## Requirements:
Set down each line from the one containing "function addFlipper(name, flipper, shares)" to the one containing "obj.data.transform(world)", inclusive, exactly as written and with nothing further.
-- Start of Records for processing --
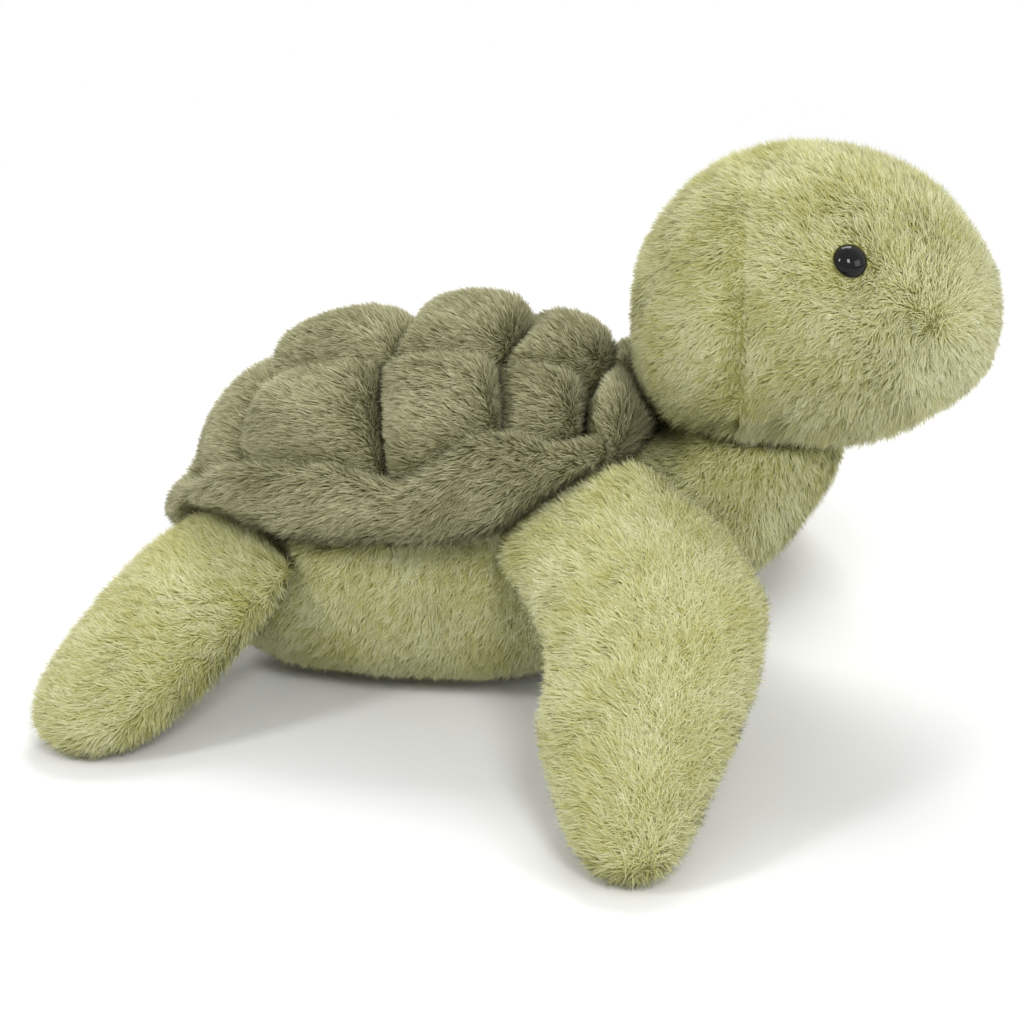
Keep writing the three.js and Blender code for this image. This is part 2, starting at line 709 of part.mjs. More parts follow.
function addShell() {
  const base = cloth.lining;
  const band = bandSolid(rimShares, 0);
  const collarTurns = [...collarShares, ...collarShares.slice(0, -1).reverse().map(acrossTail)];
  const collar = bandSolid(collarTurns, 0);
  const bandSpace = bandSolid(rimShares, gap);
  const padSpace = bothSides(bandSpace).add(bandSolid(collarTurns, gap));

  const bed = domeSolid(shell.padThickness + gap, base + gap);
  addPiece('shell_stuffing', geometryOf(clearOfTravel(cut(bed, bodyBesideShell, padSpace))), white);
  const floor = domeSolid(0, gap).subtract(shellAbove(base));
  addPiece('shell_underside', geometryOf(clearOfTravel(cut(floor, bodyBesideShell, padSpace))), linen);

  const finish = (solid) => clearOfTravel(cut(solid, padSpace).intersect(shellAbove(shell.scuteLow)));
  for (const [place, shares] of Object.entries(spineScuteShares)) {
    addPiece(`spine_scute_${place}`, geometryOf(finish(scuteSolid(shares, ...scuteGrid.spine))), shade);
  }
  for (const [place, shares] of Object.entries(sideScuteShares)) {
    const right = geometryOf(finish(scuteSolid(shares, ...scuteGrid.side)));
    addPiece(`side_scute_${place}_right`, right, shade);
    addPiece(`side_scute_${place}_left`, mirrored(right), shade);
  }
  const tail = scuteSolid(tailScuteShares, ...scuteGrid.tail, tailPuffShare);
  addPiece('tail_scute', geometryOf(finish(tail)), shade);

  const collarOnNeck = cut(collar, bodyBesideShell, ball(neck.ball + gap));
  addPiece('shell_collar', geometryOf(clearOfTravel(collarOnNeck)), shade);
  const rimRight = geometryOf(clearOfTravel(cut(band.intersect(rightHalf), bodyBesideShell)));
  addPiece('shell_rim_right', rimRight, shade);
  addPiece('shell_rim_left', mirrored(rimRight), shade);
}

// The row of a band's table on the other side of the toy
function acrossTail([turn, ...rest]) {
  return [2 * 180 - turn, ...rest];
}

function bothSides(solid) {
  return solid.add(solidOf(mirrored(geometryOf(solid))));
}

// Where the right eye sits and which way it looks
function eyePlace() {
  const [along, turn] = [eye.alongShare, radians(eye.turn)];
  const rings = headRings();
  const at = (share, angle) => {
    const next = rings.findIndex((ring, i) => headShares[i][0] > share);
    const [before, after] = [rings[next - 1], rings[next]];
    const mix = (share - headShares[next - 1][0]) / (headShares[next][0] - headShares[next - 1][0]);
    return ringPoint(before, angle).lerp(ringPoint(after, angle), mix);
  };
  const point = at(along, turn);
  const forward = at(along + nearShare, turn).sub(at(along - nearShare, turn));
  const round = at(along, turn + nearShare).sub(at(along, turn - nearShare));
  const outward = forward.cross(round).normalize();
  if (outward.y > 0) outward.negate();
  return { point, outward };
}

// Turns a shape made along Z to the right eye's place
function placeAtEye(geometry, lift) {
  const { point, outward } = eyePlace();
  const spin = new THREE.Quaternion().setFromUnitVectors(new THREE.Vector3(0, 0, 1), outward);
  const centre = point.addScaledVector(outward, lift);
  return geometry.applyQuaternion(spin).translate(centre.x, centre.y, centre.z);
}

function lathe(profile, count) {
  const points = profile.map(([radius, height]) => new THREE.Vector2(radius, height));
  return new THREE.LatheGeometry(points, count).rotateX(Math.PI / 2);
}

function eyeForm() {
  const profile = [[0, -eye.shaftLength], [eye.shaft, -eye.shaftLength], [eye.shaft, 0], [eye.radius, 0]];
  profile.push([eye.radius, eye.rim]);
  const steps = ringPoints.eyeDome;
  for (let i = 1; i <= steps; i += 1) {
    const angle = (i / steps) * (Math.PI / 2);
    const rise = (eye.height - eye.rim) * Math.sin(angle);
    profile.push([i < steps ? eye.radius * Math.cos(angle) : 0, eye.rim + rise]);
  }
  return placeAtEye(lathe(profile, ringPoints.eye), -eye.sunk);
}

function rod(radius, low, high) {
  const profile = [[0, low], [radius, low], [radius, high], [0, high]];
  return solidOf(placeAtEye(lathe(profile, ringPoints.eye), -eye.sunk));
}

function addHead() {
  const rings = headRings();
  const outside = solidOf(skinOfRings(rings, ringPoints.head));
  const inside = solidOf(skinOfRings(drawnIn(rings, cloth.wall), ringPoints.head / 2));
  const washerTop = eye.sunk - cloth.wall - gap;
  const washerLow = washerTop - washer.thickness;
  const washerSeat = rod(washer.radius + gap, washerLow - cloth.wall, washerTop + gap);
  const dimple = rod(eye.dimple, -gap, eye.dimple);
  const shaftHole = rod(eye.shaft + gap, -2 * cloth.wall, 0);
  const eyeSpace = bothSides(dimple.add(shaftHole).add(washerSeat));
  const hollow = cut(outside, inside, ball(neck.ball), eyeSpace);
  const ahead = block([head.faceSeam + gap / 2, -reach, 0], [2 * reach, reach, 2 * reach]);
  const back = block([-reach, -reach, 0], [head.faceSeam - gap / 2, reach, 2 * reach]);
  addPiece('face_cover', geometryOf(hollow.intersect(ahead)), green);
  addPiece('head_back_cover', geometryOf(hollow.intersect(back)), green);

  const washerSpace = rod(washer.radius + gap, washerLow - gap, washerTop + 2 * cloth.wall);
  const shaftSpace = rod(eye.shaft + gap, -eye.shaftLength - gap, washerTop);
  const core = solidOf(skinOfRings(drawnIn(rings, cloth.wall + gap), ringPoints.head / 2));
  const filling = cut(core, ball(neck.ball), bothSides(washerSpace), bothSides(shaftSpace));
  addPiece('head_stuffing', geometryOf(filling), white);

  const disc = rod(washer.radius, washerLow, washerTop);
  const ring = geometryOf(disc.subtract(rod(eye.shaft + gap / 2, washerLow - gap, washerTop + gap)));
  addPiece('eye_washer_right', ring, white, roughness.washer);
  addPiece('eye_washer_left', mirrored(ring), white, roughness.washer);
  const eyeRight = mergeVertices(eyeForm(), weld);
  addPiece('eye_right', eyeRight, black, roughness.eye);
  addPiece('eye_left', mirrored(eyeRight), black, roughness.eye);
}

function addFlipper(name, flipper, shares) {
  const rings = flipperRings(flipper, shares);
  const count = ringPoints.flipper;
  const onFloor = (geometry) => geometryOf(solidOf(geometry).intersect(aboveFloor));
  const pieces = {
    top: halfShell(rings, count, cloth.flipperWall, true),
    bottom: onFloor(halfShell(rings, count, cloth.flipperWall, false)),
    stuffing: skinOfRings(drawnIn(rings, cloth.flipperWall + gap), count, count),
  };
  for (const [part, geometry] of Object.entries(pieces)) {
    const color = part === 'stuffing' ? white : green;
    addPiece(`${name}_flipper_right_${part}`, geometry, color);
    addPiece(`${name}_flipper_left_${part}`, mirrored(geometry), color);
  }
}

addBody();
addBodyFilling();
addShell();
addHead();
addFlipper('front', frontFlipper, frontFlipperShares);
addFlipper('rear', rearFlipper, rearFlipperShares);

export default meshes;
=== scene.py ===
# Plush sea turtle: stuffed cloth forms with a long soft pile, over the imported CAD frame
import json
import math
import bpy
import numpy as np
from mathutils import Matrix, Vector
from mathutils.kdtree import KDTree

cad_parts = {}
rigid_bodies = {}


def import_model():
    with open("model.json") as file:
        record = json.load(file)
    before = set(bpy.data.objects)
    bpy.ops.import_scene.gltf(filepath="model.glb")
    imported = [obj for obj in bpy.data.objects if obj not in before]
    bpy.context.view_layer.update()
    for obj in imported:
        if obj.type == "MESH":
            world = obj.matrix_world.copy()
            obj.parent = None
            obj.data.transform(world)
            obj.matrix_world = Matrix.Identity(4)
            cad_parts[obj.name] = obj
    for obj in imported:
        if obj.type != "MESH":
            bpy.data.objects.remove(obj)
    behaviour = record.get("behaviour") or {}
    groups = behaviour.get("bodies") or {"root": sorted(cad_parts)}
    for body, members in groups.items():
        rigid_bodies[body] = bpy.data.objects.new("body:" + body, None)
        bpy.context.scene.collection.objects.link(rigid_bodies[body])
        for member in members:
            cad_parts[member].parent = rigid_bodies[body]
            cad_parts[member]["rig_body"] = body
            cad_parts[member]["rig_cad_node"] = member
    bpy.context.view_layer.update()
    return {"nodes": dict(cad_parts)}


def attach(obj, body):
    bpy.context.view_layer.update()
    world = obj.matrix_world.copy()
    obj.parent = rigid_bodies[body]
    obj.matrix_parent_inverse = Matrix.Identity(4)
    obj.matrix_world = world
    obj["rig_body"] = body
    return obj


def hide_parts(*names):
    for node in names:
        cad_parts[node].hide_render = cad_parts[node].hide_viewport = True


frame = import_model()
bpy.ops.object.select_all(action="DESELECT")
scene = bpy.context.scene
mm = 0.001
sides = {"right": -1, "left": 1}

draft = {"share": 1.0, "widen": 1.0}


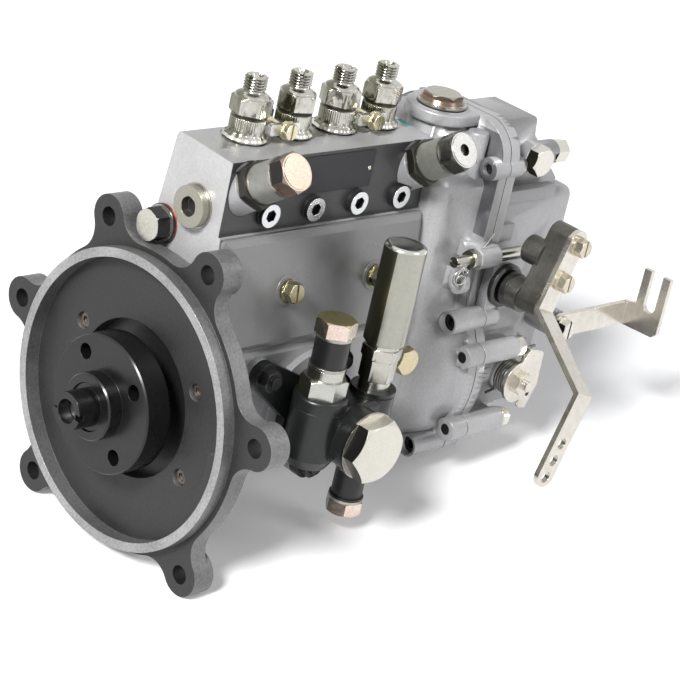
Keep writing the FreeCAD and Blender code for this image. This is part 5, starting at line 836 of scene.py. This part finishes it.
-- End of Records for processing --
## Task answer:
function addFlipper(name, flipper, shares) {
  const rings = flipperRings(flipper, shares);
  const count = ringPoints.flipper;
  const onFloor = (geometry) => geometryOf(solidOf(geometry).intersect(aboveFloor));
  const pieces = {
    top: halfShell(rings, count, cloth.flipperWall, true),
    bottom: onFloor(halfShell(rings, count, cloth.flipperWall, false)),
    stuffing: skinOfRings(drawnIn(rings, cloth.flipperWall + gap), count, count),
  };
  for (const [part, geometry] of Object.entries(pieces)) {
    const color = part === 'stuffing' ? white : green;
    addPiece(`${name}_flipper_right_${part}`, geometry, color);
    addPiece(`${name}_flipper_left_${part}`, mirrored(geometry), color);
  }
}

addBody();
addBodyFilling();
addShell();
addHead();
addFlipper('front', frontFlipper, frontFlipperShares);
addFlipper('rear', rearFlipper, rearFlipperShares);

export default meshes;
=== scene.py ===
# Plush sea turtle: stuffed cloth forms with a long soft pile, over the imported CAD frame
import json
import math
import bpy
import numpy as np
from mathutils import Matrix, Vector
from mathutils.kdtree import KDTree

cad_parts = {}
rigid_bodies = {}


def import_model():
    with open("model.json") as file:
        record = json.load(file)
    before = set(bpy.data.objects)
    bpy.ops.import_scene.gltf(filepath="model.glb")
    imported = [obj for obj in bpy.data.objects if obj not in before]
    bpy.context.view_layer.update()
    for obj in imported:
        if obj.type == "MESH":
            world = obj.matrix_world.copy()
            obj.parent = None
            obj.data.transform(world)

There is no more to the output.